─── STORED RECORDS

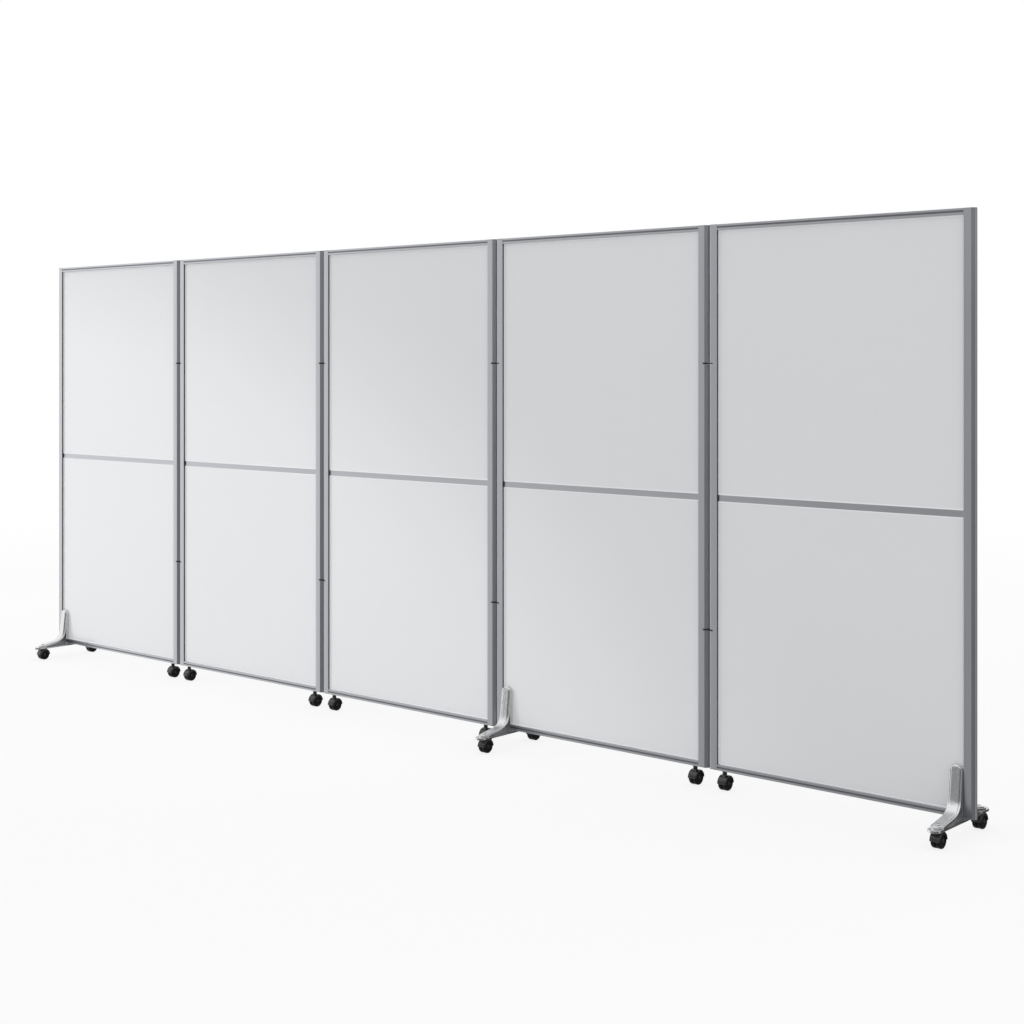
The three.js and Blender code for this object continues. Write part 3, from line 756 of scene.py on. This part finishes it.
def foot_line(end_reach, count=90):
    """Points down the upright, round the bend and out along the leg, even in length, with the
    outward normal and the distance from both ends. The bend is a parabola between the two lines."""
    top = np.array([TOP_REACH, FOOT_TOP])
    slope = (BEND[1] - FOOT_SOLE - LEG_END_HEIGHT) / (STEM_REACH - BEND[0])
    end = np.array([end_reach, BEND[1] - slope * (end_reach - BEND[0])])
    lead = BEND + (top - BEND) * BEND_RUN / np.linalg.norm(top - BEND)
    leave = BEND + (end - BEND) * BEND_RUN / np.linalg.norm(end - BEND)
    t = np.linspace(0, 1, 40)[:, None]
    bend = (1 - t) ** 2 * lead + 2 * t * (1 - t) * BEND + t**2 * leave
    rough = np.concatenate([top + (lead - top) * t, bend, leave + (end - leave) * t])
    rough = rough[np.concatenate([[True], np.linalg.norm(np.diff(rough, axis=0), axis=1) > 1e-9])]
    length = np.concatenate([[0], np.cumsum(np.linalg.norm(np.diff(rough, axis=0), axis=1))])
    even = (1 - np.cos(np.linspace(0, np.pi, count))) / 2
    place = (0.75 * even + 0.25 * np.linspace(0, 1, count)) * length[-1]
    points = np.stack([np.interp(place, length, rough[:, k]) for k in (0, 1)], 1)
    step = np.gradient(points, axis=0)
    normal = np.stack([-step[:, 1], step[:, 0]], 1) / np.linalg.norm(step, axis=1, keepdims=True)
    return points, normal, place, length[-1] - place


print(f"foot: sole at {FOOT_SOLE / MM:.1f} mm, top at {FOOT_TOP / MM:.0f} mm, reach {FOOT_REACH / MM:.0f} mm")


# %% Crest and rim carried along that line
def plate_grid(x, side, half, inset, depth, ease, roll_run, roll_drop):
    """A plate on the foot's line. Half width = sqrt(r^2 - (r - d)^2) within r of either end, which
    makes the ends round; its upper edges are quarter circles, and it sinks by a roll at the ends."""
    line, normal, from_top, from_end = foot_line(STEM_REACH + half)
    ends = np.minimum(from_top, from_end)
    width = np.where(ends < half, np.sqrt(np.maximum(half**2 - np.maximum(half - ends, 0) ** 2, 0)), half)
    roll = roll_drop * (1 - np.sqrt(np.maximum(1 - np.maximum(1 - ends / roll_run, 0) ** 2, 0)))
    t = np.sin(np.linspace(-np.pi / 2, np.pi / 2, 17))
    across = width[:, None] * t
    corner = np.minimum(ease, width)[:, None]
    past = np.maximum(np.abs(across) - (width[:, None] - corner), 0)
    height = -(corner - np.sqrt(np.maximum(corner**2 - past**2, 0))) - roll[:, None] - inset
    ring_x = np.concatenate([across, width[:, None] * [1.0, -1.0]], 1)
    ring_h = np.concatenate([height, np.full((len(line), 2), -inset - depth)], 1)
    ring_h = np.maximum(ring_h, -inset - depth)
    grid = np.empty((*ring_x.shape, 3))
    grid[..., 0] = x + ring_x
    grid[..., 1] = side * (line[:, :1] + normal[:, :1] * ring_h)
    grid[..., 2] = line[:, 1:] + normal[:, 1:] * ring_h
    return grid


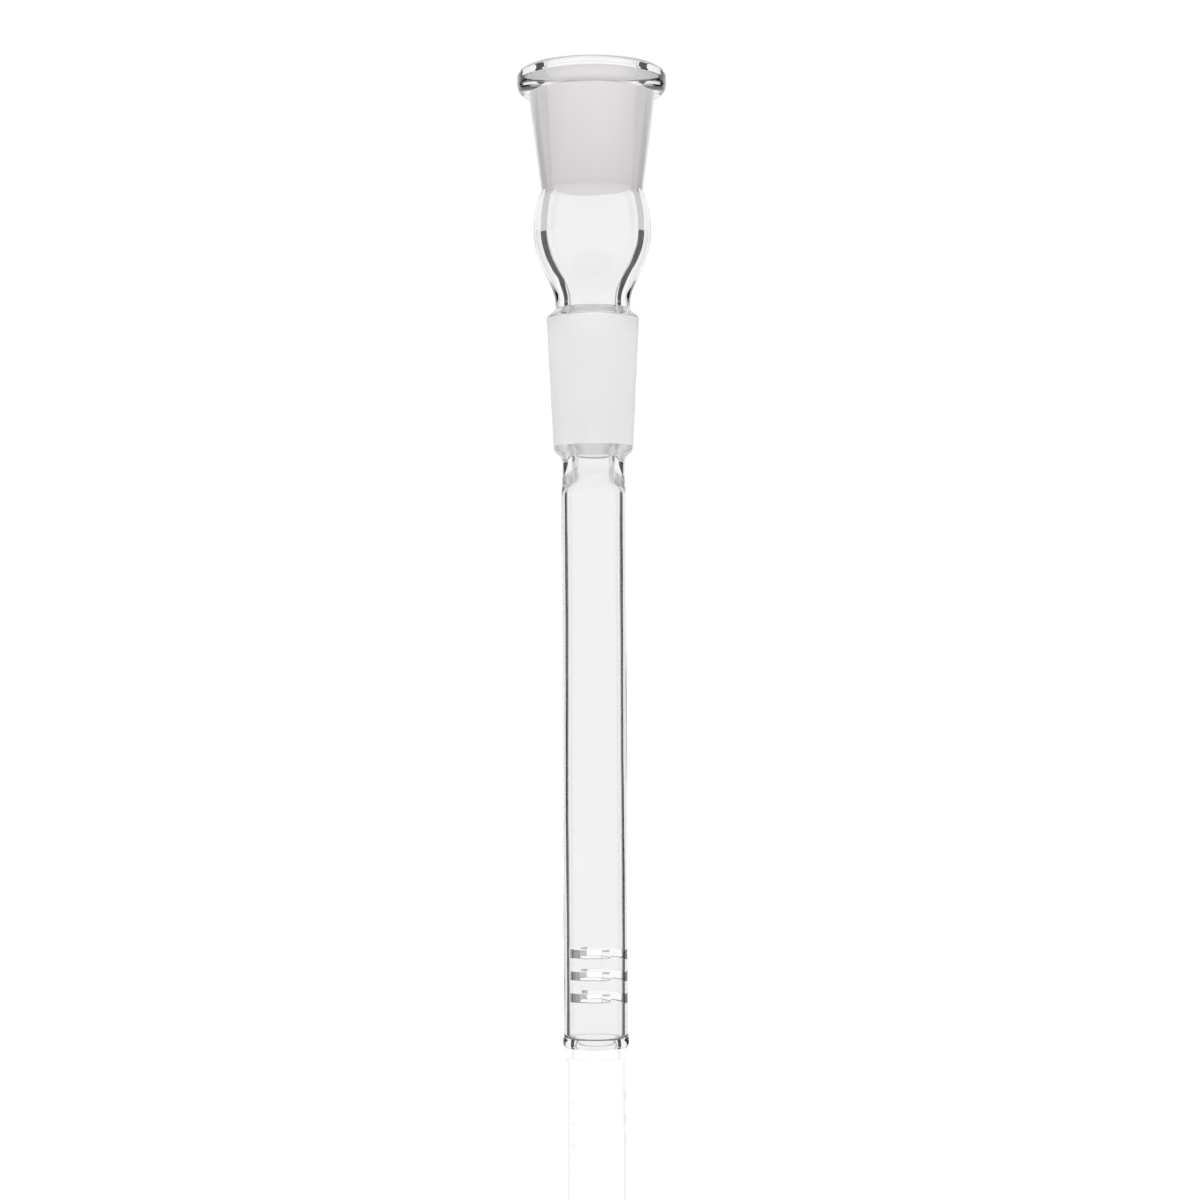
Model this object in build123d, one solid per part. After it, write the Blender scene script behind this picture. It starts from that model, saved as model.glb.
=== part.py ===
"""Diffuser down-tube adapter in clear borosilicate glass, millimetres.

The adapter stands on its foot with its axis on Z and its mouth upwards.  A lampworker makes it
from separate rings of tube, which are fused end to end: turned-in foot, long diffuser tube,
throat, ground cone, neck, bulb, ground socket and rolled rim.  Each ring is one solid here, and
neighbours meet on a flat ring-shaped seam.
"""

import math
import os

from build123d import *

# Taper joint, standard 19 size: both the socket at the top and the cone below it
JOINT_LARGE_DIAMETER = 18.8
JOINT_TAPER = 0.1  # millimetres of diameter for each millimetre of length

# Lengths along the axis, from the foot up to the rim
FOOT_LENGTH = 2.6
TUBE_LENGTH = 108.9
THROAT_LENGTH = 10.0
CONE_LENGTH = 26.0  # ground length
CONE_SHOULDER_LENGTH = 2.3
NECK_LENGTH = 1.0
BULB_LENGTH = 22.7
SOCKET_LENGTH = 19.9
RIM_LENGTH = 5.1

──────
─── STORED RECORDS

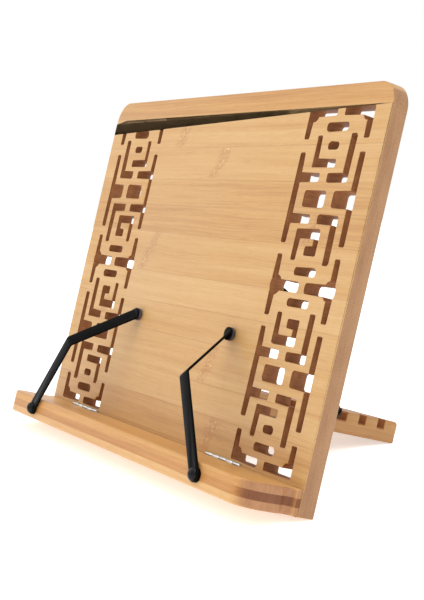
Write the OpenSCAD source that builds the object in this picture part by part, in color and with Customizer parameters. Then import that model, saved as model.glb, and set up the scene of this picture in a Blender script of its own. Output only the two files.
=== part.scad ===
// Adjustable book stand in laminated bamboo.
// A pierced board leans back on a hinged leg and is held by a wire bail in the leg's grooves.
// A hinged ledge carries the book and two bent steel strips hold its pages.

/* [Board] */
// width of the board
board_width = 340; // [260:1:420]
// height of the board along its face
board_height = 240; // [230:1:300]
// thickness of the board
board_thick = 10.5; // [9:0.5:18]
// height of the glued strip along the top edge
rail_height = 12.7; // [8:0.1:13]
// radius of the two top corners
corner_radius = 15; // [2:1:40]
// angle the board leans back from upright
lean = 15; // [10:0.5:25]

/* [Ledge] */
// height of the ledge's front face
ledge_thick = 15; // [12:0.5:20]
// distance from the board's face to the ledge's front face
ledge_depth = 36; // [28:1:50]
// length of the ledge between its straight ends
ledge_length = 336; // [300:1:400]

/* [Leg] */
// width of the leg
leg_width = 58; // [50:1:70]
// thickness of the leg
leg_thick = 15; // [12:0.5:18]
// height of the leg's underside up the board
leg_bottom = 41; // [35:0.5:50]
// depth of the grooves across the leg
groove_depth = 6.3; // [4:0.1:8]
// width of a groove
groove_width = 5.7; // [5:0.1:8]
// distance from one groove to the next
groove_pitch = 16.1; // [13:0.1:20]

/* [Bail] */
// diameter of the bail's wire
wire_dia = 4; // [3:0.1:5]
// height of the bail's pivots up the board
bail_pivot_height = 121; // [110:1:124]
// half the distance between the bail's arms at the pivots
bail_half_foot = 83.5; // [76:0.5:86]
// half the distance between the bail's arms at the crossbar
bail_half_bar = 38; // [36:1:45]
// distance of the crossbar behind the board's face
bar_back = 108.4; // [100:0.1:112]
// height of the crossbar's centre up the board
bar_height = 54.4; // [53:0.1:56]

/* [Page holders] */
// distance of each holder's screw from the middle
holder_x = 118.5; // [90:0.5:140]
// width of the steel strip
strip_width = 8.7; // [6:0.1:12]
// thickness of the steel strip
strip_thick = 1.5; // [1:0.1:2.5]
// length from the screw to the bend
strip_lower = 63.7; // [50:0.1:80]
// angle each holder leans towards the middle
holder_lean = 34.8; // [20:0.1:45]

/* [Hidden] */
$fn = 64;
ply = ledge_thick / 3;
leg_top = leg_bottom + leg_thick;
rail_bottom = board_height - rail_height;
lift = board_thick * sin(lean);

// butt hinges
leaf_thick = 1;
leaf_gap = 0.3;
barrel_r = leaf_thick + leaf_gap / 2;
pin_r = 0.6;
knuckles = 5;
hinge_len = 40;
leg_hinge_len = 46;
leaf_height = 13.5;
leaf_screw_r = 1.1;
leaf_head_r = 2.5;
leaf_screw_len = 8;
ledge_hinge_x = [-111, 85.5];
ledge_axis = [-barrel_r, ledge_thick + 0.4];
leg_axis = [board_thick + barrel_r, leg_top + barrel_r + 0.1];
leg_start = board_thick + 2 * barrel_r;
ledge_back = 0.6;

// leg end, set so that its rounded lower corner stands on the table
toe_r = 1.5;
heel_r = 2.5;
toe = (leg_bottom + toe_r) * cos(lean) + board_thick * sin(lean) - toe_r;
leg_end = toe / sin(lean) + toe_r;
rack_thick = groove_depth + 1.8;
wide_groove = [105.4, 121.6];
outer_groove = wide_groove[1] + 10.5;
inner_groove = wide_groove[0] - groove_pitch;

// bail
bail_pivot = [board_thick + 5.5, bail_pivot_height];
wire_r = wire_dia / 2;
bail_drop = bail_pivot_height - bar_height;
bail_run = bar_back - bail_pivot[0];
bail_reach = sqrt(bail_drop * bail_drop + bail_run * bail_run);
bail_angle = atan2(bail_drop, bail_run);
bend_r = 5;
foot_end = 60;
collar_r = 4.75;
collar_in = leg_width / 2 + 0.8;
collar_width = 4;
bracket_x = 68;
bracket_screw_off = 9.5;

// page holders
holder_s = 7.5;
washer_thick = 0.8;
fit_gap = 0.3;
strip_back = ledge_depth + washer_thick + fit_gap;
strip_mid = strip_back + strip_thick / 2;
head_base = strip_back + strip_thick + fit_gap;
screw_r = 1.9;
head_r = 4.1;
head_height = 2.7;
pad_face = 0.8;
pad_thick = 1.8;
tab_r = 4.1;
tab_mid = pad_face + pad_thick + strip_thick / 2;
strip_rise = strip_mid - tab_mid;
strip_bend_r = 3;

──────

THE TASK — Exactly reproduce the lines that run from the line bearing "Model this object" through the line bearing "borosilicate glass, millimetres.", with both end lines included.

CORRECT OUTPUT —
Model this object in build123d, one solid per part. After it, write the Blender scene script behind this picture. It starts from that model, saved as model.glb.
=== part.py ===
"""Diffuser down-tube adapter in clear borosilicate glass, millimetres.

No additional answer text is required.